03/05/2006 - 10:00
Antes dele ninguém sabia o que era inconsciente. Não havia ego, id ou superego, muito menos complexo de Édipo. Neurose, psicose e perversão não constavam nos dicionários e nenhum médico se interessava pelos sonhos dos pacientes. Se não inventou as patologias psíquicas, Sigmund Freud foi quem melhor vasculhou os escaninhos da mente. No final do século XIX, lançou os pilares do mais conhecido método psicoterapêutico já utilizado e serviu de referência para autores como Jacques Lacan, Melanie Klein, D. W. Winnicott e Anna Freud. Ainda hoje, embala milhares de herdeiros espalhados pelo mundo, da Áustria à Índia. A partir do dia 6, quando se completam 150 anos do nascimento do pai da psicanálise, lançamentos de livros, exposições e palestras festejarão a data e trarão à pauta novas questões em voga na comunidade científica, como o acompanhamento psicanalítico de bebês e a busca por uma abordagem que atenda melhor às demandas da terceira idade. Desde Freud, é nítida a percepção de que saúde mental está ligada à vida sexual saudável, a uma infância sem traumas e à consciência dos próprios sentimentos. Por tudo isso, seu legado resiste à proliferação de terapias comportamentais, que ignoram os preceitos de Freud, e às críticas de quem repudia o alto custo e a longa duração dos tratamentos. Tudo isso confirma a certeza de que Freud está vivo.

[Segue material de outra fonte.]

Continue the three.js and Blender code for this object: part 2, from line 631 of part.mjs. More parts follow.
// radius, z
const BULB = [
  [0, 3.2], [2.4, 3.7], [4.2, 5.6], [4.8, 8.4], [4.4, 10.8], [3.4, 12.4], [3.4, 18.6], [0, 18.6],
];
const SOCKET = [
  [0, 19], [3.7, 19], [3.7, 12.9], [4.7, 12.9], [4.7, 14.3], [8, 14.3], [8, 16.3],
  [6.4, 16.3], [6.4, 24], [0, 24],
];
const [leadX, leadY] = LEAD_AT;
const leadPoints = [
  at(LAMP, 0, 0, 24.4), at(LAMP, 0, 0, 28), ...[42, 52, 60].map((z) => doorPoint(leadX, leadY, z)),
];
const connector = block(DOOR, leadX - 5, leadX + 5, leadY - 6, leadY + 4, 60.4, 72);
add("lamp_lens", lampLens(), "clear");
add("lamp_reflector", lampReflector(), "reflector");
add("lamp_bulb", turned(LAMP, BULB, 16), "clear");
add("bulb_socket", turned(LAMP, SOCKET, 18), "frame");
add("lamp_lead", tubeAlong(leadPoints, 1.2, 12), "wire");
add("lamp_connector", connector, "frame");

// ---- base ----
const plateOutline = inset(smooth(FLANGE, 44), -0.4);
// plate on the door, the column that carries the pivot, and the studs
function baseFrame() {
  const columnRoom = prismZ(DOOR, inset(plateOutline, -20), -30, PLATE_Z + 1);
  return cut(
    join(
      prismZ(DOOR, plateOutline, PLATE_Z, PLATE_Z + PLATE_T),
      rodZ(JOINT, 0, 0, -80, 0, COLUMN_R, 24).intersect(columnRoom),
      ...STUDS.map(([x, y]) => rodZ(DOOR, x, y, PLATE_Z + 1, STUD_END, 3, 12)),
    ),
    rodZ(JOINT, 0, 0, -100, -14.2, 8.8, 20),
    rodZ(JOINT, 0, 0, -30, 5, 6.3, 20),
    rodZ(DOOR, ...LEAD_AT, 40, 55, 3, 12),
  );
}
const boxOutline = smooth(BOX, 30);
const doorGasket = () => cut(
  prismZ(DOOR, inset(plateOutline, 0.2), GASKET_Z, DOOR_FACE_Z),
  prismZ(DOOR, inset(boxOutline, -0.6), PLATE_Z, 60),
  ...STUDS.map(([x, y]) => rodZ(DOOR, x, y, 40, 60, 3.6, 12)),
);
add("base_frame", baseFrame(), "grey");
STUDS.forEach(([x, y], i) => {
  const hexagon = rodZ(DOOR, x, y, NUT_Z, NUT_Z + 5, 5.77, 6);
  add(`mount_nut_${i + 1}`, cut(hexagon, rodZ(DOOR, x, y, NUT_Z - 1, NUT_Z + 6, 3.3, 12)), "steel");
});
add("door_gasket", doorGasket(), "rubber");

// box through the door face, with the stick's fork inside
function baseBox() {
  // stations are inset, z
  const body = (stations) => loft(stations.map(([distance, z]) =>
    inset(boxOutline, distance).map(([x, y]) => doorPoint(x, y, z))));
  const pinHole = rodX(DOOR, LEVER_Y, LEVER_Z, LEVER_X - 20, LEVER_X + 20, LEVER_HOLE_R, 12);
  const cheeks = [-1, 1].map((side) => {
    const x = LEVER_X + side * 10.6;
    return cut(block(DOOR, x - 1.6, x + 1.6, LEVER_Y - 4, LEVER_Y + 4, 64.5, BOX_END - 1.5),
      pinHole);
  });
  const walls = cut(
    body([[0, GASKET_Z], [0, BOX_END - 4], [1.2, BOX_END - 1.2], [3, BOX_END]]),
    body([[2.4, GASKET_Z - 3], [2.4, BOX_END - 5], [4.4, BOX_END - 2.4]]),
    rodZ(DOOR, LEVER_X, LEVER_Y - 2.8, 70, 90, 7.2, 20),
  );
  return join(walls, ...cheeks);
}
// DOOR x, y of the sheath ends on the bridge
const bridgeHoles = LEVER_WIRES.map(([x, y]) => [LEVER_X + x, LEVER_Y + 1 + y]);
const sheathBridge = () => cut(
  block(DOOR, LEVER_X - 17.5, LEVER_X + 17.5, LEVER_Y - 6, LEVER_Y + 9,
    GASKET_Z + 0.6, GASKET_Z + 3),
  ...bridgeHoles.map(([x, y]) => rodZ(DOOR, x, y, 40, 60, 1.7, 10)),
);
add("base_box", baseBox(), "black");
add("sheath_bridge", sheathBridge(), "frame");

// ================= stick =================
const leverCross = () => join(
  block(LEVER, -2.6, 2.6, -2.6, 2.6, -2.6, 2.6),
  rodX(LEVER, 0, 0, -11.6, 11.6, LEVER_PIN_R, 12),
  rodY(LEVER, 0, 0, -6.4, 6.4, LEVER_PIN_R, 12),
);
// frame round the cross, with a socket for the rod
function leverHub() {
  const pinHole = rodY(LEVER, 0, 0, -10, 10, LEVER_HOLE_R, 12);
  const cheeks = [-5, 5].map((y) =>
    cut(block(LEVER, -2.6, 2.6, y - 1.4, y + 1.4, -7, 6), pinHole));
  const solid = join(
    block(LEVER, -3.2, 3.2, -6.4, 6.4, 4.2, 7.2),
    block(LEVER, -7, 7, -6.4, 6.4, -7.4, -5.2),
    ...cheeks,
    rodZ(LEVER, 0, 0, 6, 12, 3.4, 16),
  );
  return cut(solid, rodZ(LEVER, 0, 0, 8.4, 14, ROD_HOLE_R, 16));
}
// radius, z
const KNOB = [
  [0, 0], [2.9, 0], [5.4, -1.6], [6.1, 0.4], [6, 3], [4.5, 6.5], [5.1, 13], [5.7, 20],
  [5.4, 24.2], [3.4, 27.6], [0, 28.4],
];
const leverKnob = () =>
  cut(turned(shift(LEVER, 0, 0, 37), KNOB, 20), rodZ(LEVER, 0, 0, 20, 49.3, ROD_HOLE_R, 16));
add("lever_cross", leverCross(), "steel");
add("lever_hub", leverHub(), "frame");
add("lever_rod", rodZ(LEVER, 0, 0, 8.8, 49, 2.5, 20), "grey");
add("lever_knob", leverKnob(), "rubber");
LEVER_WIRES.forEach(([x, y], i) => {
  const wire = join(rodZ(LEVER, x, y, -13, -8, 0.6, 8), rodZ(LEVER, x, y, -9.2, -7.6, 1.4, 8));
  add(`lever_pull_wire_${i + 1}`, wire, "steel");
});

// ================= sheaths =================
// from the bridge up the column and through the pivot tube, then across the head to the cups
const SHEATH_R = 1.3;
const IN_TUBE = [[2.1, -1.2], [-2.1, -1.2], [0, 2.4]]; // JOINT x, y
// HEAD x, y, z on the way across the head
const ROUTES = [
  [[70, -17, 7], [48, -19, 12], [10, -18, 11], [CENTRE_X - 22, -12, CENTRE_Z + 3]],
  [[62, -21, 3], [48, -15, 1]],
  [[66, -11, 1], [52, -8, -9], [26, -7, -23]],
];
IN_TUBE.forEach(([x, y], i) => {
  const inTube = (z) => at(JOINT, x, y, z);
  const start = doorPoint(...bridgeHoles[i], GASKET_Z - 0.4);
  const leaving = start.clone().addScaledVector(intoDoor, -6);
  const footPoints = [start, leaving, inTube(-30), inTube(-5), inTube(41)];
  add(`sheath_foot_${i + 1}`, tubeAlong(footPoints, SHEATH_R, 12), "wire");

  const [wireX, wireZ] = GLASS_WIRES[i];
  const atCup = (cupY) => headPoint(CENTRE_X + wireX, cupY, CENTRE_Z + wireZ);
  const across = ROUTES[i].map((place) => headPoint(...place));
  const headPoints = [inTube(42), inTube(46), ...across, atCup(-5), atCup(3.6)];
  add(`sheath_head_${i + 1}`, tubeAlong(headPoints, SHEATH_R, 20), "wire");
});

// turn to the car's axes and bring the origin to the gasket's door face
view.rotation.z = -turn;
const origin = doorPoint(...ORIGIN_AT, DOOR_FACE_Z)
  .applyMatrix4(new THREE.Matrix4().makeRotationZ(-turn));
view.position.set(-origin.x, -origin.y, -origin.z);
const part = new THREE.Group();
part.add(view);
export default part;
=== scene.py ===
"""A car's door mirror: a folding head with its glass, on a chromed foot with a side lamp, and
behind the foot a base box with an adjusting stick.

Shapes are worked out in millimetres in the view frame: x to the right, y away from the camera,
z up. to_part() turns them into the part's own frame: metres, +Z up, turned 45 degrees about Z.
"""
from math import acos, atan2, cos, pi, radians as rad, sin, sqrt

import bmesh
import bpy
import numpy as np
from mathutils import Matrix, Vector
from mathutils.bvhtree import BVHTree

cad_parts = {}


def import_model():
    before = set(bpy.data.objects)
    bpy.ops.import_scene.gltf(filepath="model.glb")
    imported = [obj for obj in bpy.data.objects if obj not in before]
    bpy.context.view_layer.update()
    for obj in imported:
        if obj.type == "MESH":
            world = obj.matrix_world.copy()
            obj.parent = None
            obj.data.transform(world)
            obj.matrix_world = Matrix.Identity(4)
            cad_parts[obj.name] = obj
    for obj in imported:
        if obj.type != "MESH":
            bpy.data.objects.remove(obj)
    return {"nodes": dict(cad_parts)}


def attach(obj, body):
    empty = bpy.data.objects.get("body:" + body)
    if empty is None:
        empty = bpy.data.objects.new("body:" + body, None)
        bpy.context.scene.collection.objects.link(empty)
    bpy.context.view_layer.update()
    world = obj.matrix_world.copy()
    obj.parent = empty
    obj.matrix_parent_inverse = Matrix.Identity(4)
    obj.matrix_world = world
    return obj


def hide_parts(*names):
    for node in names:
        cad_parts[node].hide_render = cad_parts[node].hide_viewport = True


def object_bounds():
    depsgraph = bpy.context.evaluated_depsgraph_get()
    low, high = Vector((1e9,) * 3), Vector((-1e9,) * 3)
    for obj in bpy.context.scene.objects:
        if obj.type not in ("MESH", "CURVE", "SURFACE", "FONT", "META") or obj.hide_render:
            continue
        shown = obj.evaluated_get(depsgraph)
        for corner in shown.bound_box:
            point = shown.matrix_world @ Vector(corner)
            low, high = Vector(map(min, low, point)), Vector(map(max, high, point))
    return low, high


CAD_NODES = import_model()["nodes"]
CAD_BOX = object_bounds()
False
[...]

Filho de uma família judia, o jovem Sigmund cresceu em Viena, na Áustria, e desde cedo foi depositário das esperanças dos pais, que viam para o aluno aplicado um futuro promissor. “Interessado em línguas, filosofia e literatura, Freud voltou-se para a neurologia assim que terminou o curso de medicina e, decepcionado com a hipnose, buscou outras formas de tratamento. Hoje, sua obra é referência para o estudo da sociologia, da semiótica e do cinema”, observa o psicanalista Luiz Alberto Hanns, coordenador das novas traduções de Freud lançadas pela Imago Editora. Em maio, chega às lojas o segundo volume da série, com quatro títulos. A atividade de Freud como pesquisador, sua relação com os pacientes e a auto-análise empreendida por ele contribuíram para a descrição do inconsciente, seu maior legado. “Tal qual a descoberta de que não era o Sol que girava ao redor da Terra, isso fez com que o homem se visse atingido em seu narcisismo, na medida em que muitas de suas ações são regidas por um estranho que existe dentro de si”, diz Plínio Montagna, diretor da Sociedade Brasileira de Psicanálise de São Paulo.
No Brasil, a psicanálise atravessa um de seus melhores momentos. Pela primeira vez um brasileiro ocupa a presidência da Associação Psicanalítica Internacional (IPA), entidade fundada por Freud em 1910 e que teve Carl Gustav Jung como primeiro presidente. Cláudio Eizirik, médico e psicanalista gaúcho, é o homem à frente da instituição, que reúne 11.500 membros ativos e outros cinco mil em formação em 35 países. Mais de mil no Brasil. “A história da psicanálise é composta por altos e baixos. Num primeiro momento, os psiquiatras a rejeitaram porque ela se baseava em teses não provadas. Nas décadas seguintes, houve grande aceitação e os principais psiquiatras a praticavam. Recentemente, a psicanálise voltou a ser questionada, não tanto pela eficiência, mas por causa da longa duração do tratamento”, diz Eizirik. “A verdade é que muitas pessoas a criticam por não admitir que parte da nossa vida escape ao nosso controle.”
Na última década, no entanto, ela tem sido adotada em conjunto com outras formas de terapia e com o uso de medicação. As maiores críticas acabam sendo em relação ao alto custo do tratamento, principalmente para quem segue à risca a cartilha e realiza mais de três sessões por semana. Para dar conta dessa apartação social, muitas sociedades psicanalíticas oferecem tratamento a preços módicos e muitos profissionais praticam preços diferentes conforme a condição econômica e o sofrimento psíquico do paciente. Como os distúrbios psíquicos seriam tratados hoje se Freud não tivesse nascido há 150 anos? “Ortopédicos, como a maioria dos tratamentos ainda é. Ortopédicos no sentido de adequar o paciente ao ‘orto’, ao padrão. O problema é que o desejo humano não tem nada de ‘padronizável’. Cada pessoa se satisfaz com algo muito particular”, diz o psicanalista Jorge Forbes, presidente do Instituto de Psicanálise Lacaniana. Amado ou odiado, Freud continua entre nós. Sua permanência nem Freud explica.